AirTag Reunites Australian Photographer with $7,000 Worth of Stolen Gear

BY Chandraveer Mathur

Published 9 May 2022

AirTag Unsplash

Since its inception, Apple’s $30 AirTag has proven to be a lifesaver for several people trying to locate their prized possessions. The object tracker proved to be a worthwhile investment for one photographer in Australia after it played a crucial role in reuniting the artist with their stolen gear, worth around $7,000.

Despite the occasional report of misuse, AirTags are a solid accessory for high-value items such as cars, backpacks, wallets, etc. Professional camera gear is no exception, as Graham Tait found out firsthand. Based in Sydney, the photographer was traveling by car when his equipment was stolen from his vehicle parked at a hotel. He said, “My car was broken into whilst we were traveling in the Flinders Ranges last night.”

Thankfully, Tait had an AirTag in his laptop bag and another one attached to his camera, both of which were stolen. The photographer was able to open the Find My app on his iPhone and immediately locate the lost items. With the help of local law enforcement agencies, he could safely recover all his stolen possessions, including a wallet, camera, laptop, and GoPro.

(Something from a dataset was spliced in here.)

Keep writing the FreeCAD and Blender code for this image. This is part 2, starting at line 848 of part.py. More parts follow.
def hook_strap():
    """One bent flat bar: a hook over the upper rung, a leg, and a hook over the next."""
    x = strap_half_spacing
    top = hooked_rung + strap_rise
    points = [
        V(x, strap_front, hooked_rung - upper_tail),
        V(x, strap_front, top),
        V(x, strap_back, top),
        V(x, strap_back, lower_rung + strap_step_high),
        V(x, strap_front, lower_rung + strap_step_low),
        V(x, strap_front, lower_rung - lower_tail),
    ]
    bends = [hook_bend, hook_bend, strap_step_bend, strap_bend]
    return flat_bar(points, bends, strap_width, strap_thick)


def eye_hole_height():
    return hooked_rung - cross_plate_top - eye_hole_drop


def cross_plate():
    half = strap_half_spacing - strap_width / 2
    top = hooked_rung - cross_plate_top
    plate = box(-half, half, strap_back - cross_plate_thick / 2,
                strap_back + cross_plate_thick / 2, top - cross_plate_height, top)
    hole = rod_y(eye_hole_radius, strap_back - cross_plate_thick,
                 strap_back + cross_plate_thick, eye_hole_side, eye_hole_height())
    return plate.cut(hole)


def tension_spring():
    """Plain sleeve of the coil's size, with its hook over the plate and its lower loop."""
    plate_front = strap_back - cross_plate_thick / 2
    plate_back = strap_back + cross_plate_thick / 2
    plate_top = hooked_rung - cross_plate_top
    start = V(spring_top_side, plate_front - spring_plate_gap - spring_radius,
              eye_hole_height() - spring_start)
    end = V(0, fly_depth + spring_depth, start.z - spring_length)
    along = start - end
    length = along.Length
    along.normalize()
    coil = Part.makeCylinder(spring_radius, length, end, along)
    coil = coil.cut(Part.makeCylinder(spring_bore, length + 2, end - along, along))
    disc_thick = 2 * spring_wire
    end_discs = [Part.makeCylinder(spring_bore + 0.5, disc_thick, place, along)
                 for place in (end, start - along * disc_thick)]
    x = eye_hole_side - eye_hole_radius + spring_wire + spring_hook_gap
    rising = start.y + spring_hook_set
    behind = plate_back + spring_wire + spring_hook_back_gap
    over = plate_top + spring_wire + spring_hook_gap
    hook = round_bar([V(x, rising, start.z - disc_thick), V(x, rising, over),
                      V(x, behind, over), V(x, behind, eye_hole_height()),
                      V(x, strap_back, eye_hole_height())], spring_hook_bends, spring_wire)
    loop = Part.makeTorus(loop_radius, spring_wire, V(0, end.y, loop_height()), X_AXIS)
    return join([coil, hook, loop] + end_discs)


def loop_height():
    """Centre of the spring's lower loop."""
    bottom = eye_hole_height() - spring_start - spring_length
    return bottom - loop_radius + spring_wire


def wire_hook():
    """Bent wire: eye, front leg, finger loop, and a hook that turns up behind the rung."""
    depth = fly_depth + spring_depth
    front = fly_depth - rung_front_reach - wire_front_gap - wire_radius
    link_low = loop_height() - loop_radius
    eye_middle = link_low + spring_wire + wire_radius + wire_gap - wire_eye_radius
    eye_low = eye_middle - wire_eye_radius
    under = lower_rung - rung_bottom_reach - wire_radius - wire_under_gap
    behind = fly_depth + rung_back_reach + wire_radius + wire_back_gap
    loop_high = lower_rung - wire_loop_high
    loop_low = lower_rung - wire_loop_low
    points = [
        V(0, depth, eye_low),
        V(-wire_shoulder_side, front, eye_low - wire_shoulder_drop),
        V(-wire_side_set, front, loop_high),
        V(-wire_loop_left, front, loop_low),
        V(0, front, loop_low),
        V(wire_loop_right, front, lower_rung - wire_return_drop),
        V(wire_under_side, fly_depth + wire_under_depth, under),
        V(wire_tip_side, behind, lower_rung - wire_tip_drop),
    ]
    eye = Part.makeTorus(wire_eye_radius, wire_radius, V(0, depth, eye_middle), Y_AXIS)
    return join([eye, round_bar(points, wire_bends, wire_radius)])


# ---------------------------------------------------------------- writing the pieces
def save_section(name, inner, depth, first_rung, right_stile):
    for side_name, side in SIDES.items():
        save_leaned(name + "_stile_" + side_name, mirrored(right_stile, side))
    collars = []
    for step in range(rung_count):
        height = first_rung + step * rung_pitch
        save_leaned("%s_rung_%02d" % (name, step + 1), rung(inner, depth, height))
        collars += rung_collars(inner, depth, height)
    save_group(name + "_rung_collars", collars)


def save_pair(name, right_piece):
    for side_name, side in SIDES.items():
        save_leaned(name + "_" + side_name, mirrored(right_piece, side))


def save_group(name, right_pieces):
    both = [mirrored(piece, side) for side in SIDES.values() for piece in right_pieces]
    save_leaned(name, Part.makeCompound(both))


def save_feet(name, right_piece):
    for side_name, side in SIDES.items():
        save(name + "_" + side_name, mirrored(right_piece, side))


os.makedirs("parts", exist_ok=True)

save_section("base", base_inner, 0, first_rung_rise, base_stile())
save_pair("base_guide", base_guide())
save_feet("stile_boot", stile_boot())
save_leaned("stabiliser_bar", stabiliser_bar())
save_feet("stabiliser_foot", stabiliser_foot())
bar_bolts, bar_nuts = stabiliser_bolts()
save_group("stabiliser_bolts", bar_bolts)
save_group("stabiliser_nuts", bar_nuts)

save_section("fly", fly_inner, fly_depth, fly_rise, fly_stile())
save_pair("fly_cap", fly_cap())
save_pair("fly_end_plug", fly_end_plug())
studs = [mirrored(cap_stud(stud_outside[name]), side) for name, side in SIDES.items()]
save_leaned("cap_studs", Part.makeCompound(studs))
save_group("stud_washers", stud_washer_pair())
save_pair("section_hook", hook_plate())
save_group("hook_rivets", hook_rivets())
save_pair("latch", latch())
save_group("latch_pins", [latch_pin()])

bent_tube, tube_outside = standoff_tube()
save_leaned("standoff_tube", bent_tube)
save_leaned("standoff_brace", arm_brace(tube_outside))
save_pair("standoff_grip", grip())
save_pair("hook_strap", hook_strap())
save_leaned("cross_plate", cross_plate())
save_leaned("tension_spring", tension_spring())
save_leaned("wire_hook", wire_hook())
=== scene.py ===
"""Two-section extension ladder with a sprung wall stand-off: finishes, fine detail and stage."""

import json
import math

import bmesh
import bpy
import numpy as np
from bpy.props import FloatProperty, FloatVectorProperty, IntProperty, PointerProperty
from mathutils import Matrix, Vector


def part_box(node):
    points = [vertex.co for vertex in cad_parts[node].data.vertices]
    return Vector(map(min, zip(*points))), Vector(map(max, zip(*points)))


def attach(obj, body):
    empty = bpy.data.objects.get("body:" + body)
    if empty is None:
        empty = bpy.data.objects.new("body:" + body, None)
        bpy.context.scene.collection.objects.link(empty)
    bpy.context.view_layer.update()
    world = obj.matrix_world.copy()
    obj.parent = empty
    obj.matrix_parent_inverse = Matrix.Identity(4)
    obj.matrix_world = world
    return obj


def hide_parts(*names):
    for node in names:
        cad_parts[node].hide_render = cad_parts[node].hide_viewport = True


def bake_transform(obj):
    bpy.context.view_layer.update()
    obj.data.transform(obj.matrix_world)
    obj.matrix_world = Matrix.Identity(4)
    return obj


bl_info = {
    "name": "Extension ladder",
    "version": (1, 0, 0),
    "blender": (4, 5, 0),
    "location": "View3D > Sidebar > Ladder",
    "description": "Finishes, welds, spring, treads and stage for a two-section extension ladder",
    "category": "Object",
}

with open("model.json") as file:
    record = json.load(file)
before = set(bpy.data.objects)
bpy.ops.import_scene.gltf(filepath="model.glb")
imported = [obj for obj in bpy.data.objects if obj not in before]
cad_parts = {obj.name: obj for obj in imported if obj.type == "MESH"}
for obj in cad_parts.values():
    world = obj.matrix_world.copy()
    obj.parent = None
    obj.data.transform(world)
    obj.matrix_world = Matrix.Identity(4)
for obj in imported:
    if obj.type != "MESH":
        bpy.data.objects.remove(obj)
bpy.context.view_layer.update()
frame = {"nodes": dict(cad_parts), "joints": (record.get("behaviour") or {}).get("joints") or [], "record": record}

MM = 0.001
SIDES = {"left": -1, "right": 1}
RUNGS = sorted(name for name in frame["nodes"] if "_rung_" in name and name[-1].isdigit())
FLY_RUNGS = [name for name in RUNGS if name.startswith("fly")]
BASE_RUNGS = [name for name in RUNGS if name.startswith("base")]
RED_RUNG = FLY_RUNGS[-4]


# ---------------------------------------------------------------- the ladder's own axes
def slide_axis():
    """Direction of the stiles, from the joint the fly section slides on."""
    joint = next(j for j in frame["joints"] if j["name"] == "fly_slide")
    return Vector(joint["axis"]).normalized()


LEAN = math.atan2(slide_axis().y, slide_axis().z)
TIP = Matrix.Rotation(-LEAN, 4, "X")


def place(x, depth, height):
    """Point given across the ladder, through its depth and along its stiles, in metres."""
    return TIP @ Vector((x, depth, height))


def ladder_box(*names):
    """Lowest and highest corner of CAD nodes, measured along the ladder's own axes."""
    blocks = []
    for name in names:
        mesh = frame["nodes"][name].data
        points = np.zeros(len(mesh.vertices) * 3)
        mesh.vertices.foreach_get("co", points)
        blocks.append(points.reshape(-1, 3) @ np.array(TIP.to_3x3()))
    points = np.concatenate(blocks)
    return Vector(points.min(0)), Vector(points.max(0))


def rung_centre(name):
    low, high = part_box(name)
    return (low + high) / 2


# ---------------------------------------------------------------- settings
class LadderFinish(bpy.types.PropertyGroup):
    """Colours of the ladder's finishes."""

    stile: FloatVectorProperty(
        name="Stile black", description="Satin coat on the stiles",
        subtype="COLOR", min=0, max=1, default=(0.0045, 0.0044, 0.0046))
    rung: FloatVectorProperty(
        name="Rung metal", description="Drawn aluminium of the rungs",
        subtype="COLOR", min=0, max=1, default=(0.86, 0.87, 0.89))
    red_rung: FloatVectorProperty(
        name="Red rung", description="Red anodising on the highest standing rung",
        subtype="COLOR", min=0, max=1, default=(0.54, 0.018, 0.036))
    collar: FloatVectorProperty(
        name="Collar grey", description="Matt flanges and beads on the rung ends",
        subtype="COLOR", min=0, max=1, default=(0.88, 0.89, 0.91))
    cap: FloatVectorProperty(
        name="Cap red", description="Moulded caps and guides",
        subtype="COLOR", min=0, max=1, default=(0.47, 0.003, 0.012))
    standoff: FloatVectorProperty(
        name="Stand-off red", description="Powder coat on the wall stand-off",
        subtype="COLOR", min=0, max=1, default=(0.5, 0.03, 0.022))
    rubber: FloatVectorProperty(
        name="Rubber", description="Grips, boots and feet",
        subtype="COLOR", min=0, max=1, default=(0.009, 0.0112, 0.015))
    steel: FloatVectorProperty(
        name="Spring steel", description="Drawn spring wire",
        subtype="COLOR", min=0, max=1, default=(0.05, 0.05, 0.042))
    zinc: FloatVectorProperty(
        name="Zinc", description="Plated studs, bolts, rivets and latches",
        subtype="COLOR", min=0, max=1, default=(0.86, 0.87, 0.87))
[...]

If you aren’t familiar with how the AirTag works, it is an object tracker that uses Bluetooth and military-grade Ultra Wideband technologies so you can quickly and precisely locate your valuables down to the last foot. If your possessions and the AirTag(s) associated with them are lost, you can use the Apple Find My app to try and locate them. The Find My network relies on an interconnected mesh of Apple devices that passively scan their surroundings for lost devices and anonymously share the location with the respective owners.

Although there was a sharp uptick in cases where Apple’s object tracker was misused to stalk people, the Cupertino-based company is actively combatting it. The company has built anti-stalking measures into the product, and more are scheduled to be rolled out during the remainder of the year via OTA software updates.